The Razer Blade 16 starts from $2,700 / £2,700, but kitting one of the these laptops out with the highest specs brings things up to an eye-watering $4,300 / £4,400.
Razer products tend to carry a premium versus competing options, and the same is true here. However, the build quality on show here does make it easier to live with the extra cost the Blade 16 incurs.
While it is possible to configure a Razer Blade 16 that costs less and better suits your needs, I do wish the company didn’t lock so many of its features behind particular specifications. For example, the Mini LED dual-mode display isn’t available with an RTX 4080 GPU, and requires that you opt for an RTX 4090 or 4070, with 2400p feeling mismatched on the latter.

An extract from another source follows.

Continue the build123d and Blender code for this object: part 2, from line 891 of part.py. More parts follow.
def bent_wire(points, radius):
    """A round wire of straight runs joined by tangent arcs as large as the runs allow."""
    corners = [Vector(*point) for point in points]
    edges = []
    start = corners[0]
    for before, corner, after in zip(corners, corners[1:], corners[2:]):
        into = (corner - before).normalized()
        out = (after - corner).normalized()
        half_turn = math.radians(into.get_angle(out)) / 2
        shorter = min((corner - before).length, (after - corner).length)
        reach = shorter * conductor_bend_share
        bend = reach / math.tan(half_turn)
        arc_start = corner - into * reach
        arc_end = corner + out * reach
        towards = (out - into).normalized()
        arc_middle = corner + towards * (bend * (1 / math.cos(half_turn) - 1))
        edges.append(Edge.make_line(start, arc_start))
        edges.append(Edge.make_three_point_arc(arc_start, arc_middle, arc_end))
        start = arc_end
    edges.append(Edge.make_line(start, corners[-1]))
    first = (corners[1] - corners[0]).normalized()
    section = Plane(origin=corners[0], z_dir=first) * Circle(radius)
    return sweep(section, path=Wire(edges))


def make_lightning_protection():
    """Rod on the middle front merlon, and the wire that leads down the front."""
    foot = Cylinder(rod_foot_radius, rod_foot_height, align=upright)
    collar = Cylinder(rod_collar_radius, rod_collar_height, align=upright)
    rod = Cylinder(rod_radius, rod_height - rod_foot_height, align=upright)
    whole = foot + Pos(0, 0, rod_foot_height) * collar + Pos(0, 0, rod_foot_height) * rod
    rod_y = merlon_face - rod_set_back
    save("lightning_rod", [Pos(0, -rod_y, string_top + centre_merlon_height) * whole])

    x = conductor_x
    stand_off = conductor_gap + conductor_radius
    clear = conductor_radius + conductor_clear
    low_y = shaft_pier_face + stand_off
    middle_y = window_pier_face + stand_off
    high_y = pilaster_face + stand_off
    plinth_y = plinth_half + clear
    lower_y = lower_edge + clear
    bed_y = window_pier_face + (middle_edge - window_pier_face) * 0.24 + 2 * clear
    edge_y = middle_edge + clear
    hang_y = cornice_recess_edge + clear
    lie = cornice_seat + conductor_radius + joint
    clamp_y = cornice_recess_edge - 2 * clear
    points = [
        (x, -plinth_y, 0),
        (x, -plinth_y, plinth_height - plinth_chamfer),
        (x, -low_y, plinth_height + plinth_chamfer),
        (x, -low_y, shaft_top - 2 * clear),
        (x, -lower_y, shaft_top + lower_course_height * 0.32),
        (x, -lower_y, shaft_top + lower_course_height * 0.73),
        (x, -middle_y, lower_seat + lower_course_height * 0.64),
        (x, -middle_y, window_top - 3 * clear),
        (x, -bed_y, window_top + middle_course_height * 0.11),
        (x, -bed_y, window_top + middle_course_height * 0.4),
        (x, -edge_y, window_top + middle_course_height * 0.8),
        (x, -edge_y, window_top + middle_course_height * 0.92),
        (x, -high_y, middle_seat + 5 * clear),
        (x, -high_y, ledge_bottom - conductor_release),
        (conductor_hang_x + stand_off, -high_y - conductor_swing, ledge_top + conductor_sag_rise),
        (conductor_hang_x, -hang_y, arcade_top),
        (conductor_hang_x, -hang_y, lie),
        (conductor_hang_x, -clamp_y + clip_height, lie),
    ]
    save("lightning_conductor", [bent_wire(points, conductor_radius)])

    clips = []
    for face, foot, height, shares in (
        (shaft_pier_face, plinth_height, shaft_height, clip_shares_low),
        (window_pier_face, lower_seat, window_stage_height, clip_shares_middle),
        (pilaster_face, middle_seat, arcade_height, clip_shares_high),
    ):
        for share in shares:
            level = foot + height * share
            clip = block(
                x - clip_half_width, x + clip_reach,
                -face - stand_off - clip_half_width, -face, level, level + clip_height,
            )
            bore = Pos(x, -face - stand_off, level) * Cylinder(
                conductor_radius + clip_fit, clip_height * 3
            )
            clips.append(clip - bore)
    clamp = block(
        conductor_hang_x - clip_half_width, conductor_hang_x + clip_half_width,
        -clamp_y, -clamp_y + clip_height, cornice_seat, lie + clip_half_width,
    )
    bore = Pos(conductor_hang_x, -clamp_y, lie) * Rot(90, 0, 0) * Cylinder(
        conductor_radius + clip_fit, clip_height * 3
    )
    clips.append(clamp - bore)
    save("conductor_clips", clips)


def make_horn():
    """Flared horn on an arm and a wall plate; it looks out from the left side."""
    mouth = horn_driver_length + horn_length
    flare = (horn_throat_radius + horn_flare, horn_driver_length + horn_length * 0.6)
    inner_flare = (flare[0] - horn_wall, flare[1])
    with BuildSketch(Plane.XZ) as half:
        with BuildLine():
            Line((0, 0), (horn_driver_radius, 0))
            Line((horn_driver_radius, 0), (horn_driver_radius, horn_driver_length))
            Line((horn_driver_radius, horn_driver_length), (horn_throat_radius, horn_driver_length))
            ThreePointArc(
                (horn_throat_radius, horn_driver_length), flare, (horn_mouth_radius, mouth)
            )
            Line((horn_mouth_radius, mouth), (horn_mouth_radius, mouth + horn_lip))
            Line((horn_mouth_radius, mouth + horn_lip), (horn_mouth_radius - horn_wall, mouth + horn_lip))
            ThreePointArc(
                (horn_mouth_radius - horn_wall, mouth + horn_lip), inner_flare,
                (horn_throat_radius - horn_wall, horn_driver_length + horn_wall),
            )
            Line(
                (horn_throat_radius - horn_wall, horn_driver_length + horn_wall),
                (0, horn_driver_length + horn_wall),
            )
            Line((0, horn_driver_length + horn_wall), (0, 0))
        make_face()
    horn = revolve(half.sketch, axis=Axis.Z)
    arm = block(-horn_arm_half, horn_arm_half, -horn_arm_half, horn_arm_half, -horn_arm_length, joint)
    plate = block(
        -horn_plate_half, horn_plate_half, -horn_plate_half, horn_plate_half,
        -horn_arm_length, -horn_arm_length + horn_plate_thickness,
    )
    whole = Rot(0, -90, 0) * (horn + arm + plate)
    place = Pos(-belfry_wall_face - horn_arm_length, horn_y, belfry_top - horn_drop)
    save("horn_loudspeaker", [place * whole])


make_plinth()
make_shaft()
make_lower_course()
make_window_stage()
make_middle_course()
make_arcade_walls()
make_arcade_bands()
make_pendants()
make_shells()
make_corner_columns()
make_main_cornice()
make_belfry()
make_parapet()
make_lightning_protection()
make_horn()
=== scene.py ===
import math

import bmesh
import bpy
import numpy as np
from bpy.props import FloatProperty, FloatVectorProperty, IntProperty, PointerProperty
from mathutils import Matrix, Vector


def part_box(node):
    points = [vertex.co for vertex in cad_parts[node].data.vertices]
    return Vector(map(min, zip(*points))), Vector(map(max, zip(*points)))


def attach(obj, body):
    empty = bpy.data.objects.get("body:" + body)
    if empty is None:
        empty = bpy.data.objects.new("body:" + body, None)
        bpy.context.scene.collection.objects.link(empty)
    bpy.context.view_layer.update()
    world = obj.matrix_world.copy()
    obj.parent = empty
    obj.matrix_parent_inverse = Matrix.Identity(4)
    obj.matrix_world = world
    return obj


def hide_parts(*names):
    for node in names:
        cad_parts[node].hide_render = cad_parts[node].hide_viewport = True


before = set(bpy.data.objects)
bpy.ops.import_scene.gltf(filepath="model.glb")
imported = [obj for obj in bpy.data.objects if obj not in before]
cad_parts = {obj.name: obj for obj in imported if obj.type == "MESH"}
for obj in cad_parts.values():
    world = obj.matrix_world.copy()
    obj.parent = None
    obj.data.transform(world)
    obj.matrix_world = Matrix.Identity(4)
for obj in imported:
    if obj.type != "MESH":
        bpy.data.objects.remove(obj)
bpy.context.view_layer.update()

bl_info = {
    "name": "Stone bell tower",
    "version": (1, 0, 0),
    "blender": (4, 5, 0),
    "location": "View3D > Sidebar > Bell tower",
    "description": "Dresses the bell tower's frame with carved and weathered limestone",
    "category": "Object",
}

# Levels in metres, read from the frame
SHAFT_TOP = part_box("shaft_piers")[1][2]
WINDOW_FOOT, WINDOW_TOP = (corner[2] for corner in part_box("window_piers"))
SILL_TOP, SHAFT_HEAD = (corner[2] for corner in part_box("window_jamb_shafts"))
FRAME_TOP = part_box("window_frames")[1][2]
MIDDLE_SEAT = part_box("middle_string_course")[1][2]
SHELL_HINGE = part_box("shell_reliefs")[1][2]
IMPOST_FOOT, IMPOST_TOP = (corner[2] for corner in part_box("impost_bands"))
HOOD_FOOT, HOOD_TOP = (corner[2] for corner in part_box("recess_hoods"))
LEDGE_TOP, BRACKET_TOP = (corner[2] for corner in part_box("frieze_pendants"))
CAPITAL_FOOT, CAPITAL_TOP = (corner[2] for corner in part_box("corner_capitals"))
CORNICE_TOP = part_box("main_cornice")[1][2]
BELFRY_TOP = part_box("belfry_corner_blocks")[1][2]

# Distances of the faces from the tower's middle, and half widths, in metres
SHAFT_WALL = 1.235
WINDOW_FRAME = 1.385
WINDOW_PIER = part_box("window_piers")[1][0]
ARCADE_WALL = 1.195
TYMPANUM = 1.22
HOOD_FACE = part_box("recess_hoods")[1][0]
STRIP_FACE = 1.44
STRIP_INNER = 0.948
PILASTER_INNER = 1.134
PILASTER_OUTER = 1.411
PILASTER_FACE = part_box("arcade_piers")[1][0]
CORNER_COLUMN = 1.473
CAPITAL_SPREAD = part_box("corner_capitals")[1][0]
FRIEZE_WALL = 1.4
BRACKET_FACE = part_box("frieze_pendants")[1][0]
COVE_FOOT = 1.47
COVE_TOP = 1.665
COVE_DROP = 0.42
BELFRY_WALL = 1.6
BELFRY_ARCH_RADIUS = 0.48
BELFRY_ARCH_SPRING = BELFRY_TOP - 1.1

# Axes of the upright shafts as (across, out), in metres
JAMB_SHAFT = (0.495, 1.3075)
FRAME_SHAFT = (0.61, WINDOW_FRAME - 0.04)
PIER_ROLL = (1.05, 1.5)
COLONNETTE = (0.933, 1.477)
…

In short, the Blade 16 doesn’t offer the best value or the most convenient combination of specifications, but I’d be hard-pressed to see how you’d be unhappy with whatever configuration you decide on.
So, should you buy the brand new Razer Blade 16? Well, if money is literally no object, then it’s going to be hard to find a better all-round gaming laptop in terms of power, style, and what’s genuinely the best laptop display I’ve ever used.
All in all, it’s definitely one of the best gaming laptops you can buy today and has internal power to back that up in spades. The fact is, though, the price of its higher spec models can run up in excess of four grand. Whichever way you look at it, that’s quite the dealbreaker.
- Stunning dual-mode Mini LED display
- Top-of-the-line specs and performance
- Good battery life
- Some specifications don’t meld well
- Gets toasty under load
- Can be astronomically pricey
The Razer Blade 16 (2023) is available from Amazon and Best Buy, and directly from Razer. Here are the best deals on the laptop right now:
Razer Blade 16 (2023) review
The Razer Blade 16 (2023) is an exceptionally stylish and powerful laptop, capable of running the latest games and serving as a production powerhouse without breaking a sweat. However, it can be difficult nailing down the perfect specifications, all of which come with a high cost.